Interestingly, rocks of the Paulding Volcanic-Plutonic Complex at Soapstone Ridge are surrounded by Stonewall Gneiss, which forms a sheath of rocks around the Paulding, with the Soapstone Ridge rocks the "knife" in a large sheath of folded Stonewall Gneiss.
So there's that. For such dense rock that's so resistant to erosion, the Paulding rocks on Soapstone Ridge are covered by a surprisingly deep mantle of reddish-brown residual soil, easily excavated by a backhoe. Test pits within the material reached the 10-foot arm length of the backhoe without any indication of hard bedrock, yet the ridge still rises high above I-285 and the South River beyond.

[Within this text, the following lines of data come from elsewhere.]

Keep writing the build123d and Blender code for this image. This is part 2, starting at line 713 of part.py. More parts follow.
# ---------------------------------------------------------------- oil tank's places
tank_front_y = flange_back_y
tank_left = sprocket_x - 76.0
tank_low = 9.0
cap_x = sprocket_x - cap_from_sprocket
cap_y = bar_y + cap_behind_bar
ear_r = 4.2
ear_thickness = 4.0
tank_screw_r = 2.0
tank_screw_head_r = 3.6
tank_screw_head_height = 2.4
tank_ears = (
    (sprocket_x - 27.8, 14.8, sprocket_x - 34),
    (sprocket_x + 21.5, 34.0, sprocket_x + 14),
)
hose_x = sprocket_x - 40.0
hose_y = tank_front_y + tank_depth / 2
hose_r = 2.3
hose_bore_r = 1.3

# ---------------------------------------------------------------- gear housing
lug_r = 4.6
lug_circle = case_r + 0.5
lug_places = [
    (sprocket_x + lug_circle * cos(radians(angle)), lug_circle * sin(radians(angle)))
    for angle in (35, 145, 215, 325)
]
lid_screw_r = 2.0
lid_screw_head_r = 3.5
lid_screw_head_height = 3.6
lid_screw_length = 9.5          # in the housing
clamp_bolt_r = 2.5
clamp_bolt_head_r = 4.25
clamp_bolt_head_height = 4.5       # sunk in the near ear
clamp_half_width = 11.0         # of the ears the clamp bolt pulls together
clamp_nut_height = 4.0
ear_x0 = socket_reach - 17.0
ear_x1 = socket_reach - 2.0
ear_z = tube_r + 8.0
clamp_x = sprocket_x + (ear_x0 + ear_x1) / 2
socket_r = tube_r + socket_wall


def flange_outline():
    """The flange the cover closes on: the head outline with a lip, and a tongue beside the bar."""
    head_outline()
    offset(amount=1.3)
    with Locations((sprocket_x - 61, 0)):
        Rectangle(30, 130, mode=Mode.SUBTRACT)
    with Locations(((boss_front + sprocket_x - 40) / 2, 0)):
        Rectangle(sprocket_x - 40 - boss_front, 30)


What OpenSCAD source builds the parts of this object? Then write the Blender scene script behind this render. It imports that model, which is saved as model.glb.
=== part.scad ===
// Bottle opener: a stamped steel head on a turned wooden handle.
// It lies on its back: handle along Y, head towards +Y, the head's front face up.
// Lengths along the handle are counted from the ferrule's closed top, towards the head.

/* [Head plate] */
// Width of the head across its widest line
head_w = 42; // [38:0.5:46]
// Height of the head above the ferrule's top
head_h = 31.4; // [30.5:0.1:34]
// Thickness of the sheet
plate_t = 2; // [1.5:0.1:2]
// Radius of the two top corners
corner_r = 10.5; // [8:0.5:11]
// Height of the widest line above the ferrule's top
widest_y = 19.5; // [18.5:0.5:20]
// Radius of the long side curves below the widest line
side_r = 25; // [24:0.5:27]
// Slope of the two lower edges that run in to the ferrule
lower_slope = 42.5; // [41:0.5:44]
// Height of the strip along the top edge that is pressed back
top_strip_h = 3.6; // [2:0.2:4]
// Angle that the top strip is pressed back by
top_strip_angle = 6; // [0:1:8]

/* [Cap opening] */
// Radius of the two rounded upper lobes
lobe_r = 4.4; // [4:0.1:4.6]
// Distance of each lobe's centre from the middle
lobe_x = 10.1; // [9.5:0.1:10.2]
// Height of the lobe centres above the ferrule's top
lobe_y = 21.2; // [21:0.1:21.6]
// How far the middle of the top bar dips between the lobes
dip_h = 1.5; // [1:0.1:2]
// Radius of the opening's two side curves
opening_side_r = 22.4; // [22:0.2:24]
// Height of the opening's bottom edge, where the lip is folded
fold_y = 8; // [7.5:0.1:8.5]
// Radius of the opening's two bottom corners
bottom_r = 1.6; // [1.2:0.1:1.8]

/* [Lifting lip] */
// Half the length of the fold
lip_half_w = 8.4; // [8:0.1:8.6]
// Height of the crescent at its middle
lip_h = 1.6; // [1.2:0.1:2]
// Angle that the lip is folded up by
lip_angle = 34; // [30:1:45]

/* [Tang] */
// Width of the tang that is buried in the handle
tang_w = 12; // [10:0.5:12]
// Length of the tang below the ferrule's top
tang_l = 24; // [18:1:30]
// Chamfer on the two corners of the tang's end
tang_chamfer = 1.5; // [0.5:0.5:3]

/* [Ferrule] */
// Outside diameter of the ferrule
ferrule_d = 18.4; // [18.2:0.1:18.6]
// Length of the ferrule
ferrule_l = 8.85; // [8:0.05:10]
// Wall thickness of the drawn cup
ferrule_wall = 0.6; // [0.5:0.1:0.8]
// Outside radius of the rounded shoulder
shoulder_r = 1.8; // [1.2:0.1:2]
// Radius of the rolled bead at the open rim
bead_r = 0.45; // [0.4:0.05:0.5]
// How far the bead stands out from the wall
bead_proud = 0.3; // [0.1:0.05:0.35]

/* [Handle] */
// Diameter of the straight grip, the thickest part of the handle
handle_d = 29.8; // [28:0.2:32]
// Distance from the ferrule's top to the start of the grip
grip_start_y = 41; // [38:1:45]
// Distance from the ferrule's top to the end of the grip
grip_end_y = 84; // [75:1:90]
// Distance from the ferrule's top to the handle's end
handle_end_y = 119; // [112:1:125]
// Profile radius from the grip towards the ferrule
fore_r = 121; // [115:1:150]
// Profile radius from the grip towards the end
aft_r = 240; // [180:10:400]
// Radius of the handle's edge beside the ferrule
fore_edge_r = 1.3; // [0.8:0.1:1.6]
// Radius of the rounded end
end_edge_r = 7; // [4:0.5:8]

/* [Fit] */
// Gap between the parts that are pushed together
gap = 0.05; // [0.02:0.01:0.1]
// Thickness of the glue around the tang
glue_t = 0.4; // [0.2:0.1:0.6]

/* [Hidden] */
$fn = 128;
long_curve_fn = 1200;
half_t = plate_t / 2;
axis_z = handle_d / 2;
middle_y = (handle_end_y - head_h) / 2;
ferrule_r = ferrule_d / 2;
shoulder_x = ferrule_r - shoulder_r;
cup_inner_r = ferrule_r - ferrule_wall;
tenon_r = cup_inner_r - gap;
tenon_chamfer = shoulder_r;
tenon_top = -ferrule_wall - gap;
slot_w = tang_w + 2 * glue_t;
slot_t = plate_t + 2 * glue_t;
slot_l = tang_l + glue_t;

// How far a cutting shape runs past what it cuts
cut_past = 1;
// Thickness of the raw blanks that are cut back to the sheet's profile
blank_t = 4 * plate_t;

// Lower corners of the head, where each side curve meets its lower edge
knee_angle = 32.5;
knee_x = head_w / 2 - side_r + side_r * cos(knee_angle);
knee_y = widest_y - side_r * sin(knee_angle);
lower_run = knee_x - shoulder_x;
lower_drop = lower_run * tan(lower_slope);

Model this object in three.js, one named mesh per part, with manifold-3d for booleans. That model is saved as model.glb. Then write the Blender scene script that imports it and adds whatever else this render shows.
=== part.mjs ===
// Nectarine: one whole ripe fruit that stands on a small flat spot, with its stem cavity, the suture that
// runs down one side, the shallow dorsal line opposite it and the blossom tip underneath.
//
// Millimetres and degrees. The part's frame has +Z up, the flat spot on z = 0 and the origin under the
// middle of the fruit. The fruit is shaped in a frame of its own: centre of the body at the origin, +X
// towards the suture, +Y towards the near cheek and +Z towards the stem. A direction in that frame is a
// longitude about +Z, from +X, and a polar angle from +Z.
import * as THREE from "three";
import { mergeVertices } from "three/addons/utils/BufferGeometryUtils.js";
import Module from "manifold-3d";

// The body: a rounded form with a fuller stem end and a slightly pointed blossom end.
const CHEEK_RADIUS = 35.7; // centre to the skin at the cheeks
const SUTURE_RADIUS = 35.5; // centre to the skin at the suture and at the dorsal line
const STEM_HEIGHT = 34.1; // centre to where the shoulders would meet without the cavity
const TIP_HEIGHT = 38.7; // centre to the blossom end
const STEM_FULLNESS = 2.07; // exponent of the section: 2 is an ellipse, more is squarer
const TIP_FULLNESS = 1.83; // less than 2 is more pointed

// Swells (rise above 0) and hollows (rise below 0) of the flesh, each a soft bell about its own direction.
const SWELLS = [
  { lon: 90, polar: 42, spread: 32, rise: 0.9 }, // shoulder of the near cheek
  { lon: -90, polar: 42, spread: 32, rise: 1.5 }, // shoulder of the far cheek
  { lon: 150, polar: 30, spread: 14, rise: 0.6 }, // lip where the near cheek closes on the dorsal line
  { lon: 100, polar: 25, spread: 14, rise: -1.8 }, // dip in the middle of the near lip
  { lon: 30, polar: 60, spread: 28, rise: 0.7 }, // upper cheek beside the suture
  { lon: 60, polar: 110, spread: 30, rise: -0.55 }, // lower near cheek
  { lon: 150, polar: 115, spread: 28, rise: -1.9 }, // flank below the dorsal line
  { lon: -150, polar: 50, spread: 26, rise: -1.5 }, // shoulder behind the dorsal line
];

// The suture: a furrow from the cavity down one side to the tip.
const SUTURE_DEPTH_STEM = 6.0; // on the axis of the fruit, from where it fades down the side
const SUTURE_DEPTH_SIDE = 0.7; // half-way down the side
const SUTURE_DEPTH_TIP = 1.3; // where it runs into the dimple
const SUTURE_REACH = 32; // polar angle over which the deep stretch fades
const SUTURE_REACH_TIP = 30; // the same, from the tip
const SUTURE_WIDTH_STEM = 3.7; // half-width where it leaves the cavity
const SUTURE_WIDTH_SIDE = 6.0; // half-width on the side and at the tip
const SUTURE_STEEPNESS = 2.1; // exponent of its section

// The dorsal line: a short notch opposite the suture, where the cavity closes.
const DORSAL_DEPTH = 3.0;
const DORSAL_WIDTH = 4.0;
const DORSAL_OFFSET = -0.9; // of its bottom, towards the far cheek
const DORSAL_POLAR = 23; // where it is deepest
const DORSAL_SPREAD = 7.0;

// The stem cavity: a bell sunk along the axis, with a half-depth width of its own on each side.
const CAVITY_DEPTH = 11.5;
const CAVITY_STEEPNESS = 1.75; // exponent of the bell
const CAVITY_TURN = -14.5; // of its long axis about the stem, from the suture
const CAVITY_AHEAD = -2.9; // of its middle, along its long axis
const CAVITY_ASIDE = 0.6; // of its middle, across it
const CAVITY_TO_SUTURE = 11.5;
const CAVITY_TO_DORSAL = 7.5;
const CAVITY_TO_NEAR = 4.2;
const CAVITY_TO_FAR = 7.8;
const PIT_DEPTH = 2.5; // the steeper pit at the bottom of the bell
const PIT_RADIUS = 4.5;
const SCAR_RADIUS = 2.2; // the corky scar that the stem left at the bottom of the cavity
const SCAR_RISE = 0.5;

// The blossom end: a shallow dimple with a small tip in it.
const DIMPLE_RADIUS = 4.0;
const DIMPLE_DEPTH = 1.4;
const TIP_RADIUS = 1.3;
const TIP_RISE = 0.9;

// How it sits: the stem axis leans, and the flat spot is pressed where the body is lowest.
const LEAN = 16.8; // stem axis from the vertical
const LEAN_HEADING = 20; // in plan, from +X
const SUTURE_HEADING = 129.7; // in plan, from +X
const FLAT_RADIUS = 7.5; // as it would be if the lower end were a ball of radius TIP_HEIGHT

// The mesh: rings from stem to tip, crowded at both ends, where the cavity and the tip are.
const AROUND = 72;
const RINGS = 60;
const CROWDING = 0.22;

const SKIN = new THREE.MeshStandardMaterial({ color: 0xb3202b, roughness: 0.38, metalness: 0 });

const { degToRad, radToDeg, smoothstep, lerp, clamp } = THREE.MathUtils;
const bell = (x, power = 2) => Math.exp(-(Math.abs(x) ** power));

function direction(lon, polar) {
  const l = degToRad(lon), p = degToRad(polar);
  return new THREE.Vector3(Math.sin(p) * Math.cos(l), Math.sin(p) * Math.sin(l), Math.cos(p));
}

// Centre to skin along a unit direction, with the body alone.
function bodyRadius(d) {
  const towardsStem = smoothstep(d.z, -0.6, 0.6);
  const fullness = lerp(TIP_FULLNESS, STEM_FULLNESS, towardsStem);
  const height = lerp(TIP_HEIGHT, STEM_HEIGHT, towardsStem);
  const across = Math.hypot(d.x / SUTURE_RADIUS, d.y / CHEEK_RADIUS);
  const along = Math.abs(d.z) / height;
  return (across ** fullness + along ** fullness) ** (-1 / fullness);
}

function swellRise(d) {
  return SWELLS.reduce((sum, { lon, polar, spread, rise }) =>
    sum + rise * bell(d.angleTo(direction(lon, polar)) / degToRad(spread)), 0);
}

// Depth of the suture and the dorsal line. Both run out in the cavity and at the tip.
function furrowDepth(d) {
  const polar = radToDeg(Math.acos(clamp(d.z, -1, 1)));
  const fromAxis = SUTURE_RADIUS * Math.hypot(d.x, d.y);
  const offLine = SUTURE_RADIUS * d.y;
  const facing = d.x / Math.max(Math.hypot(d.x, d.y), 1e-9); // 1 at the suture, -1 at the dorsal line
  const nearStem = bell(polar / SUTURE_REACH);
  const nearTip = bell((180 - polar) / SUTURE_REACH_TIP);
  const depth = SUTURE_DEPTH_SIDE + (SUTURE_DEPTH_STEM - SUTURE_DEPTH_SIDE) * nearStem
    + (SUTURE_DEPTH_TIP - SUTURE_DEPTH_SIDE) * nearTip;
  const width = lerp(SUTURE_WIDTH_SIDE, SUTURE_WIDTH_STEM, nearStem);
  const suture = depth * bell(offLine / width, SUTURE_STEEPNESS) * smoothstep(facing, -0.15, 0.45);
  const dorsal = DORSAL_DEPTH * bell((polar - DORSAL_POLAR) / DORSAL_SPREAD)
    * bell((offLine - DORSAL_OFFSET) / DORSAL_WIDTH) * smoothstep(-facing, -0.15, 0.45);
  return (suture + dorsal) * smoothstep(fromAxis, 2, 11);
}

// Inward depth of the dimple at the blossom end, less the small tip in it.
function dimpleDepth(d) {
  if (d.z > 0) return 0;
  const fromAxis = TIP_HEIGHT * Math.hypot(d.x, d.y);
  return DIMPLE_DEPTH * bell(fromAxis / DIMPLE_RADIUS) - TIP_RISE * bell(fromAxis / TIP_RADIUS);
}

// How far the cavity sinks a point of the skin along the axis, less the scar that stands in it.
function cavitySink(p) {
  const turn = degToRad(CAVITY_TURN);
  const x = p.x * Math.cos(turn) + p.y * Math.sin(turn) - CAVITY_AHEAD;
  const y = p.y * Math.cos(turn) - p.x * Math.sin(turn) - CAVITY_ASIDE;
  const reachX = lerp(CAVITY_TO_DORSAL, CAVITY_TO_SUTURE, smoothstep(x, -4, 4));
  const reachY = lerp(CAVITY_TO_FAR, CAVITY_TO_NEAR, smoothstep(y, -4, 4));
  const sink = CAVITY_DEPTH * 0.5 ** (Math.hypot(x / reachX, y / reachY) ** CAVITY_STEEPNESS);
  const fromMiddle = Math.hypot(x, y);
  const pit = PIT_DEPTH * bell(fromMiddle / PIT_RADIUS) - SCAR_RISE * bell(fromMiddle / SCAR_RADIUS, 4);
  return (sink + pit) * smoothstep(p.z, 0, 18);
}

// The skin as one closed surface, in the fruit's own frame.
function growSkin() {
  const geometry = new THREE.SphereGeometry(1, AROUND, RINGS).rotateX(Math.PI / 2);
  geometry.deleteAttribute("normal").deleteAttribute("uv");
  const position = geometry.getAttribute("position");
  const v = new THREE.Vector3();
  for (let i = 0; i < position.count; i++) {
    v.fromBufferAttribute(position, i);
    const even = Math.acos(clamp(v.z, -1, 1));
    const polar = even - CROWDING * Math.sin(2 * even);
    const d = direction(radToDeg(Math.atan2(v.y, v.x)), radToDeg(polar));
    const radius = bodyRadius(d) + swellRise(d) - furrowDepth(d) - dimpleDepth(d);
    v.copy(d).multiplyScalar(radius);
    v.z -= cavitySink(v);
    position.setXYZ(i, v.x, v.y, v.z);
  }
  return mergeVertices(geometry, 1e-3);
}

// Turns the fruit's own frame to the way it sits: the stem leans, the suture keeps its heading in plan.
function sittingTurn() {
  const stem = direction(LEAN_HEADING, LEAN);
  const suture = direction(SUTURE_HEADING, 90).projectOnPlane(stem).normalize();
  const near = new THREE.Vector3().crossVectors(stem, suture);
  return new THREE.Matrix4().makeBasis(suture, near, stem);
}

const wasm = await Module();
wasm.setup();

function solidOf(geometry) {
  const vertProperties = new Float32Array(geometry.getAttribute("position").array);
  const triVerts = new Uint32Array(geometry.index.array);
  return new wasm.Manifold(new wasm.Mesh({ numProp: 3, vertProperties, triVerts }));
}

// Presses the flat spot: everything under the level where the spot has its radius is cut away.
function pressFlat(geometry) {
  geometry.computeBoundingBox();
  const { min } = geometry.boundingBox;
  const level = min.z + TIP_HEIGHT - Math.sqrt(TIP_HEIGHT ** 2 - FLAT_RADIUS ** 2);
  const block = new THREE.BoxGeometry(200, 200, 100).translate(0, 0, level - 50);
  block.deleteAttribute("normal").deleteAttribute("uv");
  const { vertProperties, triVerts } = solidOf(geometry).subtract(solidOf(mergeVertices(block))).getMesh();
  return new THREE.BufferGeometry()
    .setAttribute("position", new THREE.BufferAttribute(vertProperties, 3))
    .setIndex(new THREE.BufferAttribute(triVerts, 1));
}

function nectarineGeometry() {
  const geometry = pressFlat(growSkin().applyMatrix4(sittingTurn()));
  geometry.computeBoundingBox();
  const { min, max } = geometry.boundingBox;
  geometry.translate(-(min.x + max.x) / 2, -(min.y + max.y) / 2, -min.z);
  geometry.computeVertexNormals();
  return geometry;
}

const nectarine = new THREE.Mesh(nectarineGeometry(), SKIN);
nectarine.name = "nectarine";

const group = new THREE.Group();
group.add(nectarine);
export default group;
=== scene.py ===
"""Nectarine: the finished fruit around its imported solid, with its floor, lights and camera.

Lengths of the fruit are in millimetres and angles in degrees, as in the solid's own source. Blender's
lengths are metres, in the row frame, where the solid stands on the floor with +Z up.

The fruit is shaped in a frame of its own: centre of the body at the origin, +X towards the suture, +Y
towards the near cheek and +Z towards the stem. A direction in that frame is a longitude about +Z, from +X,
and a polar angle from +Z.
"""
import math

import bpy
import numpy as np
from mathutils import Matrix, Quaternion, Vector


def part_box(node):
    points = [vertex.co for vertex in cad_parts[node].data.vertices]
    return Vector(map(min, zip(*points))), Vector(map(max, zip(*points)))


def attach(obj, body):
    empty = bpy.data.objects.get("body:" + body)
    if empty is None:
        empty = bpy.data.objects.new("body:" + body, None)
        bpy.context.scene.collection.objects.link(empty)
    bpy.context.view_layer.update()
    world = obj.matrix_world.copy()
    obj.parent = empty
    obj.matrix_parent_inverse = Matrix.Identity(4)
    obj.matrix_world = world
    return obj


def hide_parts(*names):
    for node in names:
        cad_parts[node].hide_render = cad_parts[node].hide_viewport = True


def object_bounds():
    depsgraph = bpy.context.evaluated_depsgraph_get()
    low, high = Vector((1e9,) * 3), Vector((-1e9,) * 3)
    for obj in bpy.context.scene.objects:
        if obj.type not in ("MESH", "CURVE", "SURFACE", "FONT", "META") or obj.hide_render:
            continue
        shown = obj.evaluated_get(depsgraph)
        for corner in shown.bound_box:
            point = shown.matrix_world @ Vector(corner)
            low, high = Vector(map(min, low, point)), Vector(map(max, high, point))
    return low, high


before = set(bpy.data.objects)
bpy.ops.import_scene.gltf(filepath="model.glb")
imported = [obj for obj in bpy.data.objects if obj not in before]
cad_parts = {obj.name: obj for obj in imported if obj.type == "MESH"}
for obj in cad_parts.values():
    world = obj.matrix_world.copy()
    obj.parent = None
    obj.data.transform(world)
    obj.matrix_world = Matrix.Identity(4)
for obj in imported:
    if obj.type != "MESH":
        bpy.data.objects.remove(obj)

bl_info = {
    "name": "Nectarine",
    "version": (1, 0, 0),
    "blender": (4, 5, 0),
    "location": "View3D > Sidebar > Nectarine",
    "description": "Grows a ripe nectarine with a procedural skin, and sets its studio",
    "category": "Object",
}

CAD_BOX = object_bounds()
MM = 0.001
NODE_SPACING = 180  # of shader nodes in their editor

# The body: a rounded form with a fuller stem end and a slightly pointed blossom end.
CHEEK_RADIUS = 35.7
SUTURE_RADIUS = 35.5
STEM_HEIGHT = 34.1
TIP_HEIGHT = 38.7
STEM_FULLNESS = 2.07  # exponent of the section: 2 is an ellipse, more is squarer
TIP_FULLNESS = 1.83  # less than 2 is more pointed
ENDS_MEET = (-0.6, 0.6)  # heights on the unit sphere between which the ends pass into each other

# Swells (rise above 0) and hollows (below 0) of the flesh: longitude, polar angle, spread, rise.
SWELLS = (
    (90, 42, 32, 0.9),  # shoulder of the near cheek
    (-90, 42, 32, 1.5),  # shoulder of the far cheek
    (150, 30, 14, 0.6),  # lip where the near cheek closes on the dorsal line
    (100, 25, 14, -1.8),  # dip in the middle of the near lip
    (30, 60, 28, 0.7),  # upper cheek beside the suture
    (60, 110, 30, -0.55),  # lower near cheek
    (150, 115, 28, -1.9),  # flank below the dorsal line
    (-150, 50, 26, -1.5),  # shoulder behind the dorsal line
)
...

In case you've never looked into ten-foot test pits dug into the Paulding Volcanic-Plutonic Complex on top of Soapstone Ridge before, like I did for much of today, here you go:
Curiously, most archeological sites in the Atlanta area are located at and around soapstones not in the Pauling (former "Soapstone Ridge Complex") but in the surrounding Stonewall Gneiss. Because of the refractive qualities of the soapstones within the Stonewall, and because of its ease in sculpting bowls, cooking utensils, and heat-retaining devices thought to have been used as bed-shelter-food warmers, most soapstone bodies within the Stonewall are archeological sites. Bowl fragmets can reportedly be found at many sites (I've never found one), and occasional bowl blanks can be found still attached to the rock.